Growing Pains
- Front Cover
- Author: Billie Piper
- Language: English
- Genre: Autobiography
- Publisher: Hodder & Stoughton
- Publication date: October 19, 2006 Original Release August 9, 2007 Re-issue
- Publication place: United Kingdom
- Media type: Print (Hardback)
- ISBN: 9780340938492

= Growing Pains (book) =

Autobiography by Billie Piper

Growing Pains is the title of Billie Piper's autobiography, released 19 October 2006 by Hodder & Stoughton.

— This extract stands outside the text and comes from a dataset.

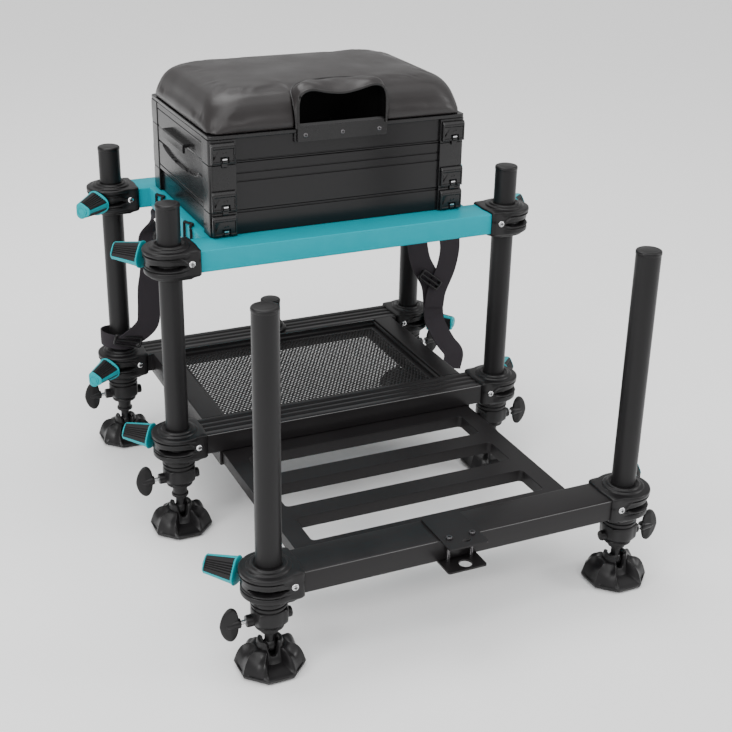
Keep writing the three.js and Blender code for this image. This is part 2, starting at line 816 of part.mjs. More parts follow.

Piper signed a six-figure contract with publishers Hodder & Stoughton to write her autobiography Growing Pains, which was released in the autumn of 2006. Apparently (according to a Top Gear interview), Piper only released the autobiography due to an unauthorised biography coming out.

The Re-issue cover

In the book, Piper divulges about her battle with anorexia that developed after a television presenter called her fat when she was a 16-year-old pop star. Piper began to use laxatives as well as starvation to drop weight. During a US promotional tour, she contemplated suicide as a result of low record sales and self-doubt. She admits to managing five days without food during which time she existed on nothing more than Diet Coke and coffee. She also stated that her relationship with Chris Evans made her ditch her starvation diet and gave her a new zest for life. However, after her split with Evans, Piper returned to anorexia. In the autobiography, Piper said that eating disorders were rife among the girls at her former school, the Sylvia Young Theatre School. Young has since spoken out against Piper calling her claim "rubbish" and stating she feels "bewildered" by the allegation.

In recent publication, a re-issue of her autobiography has been printed. The re-issue features critics' reviews on the back, a completely different cover and an extension chapter. There are 4 special photo sections in the book.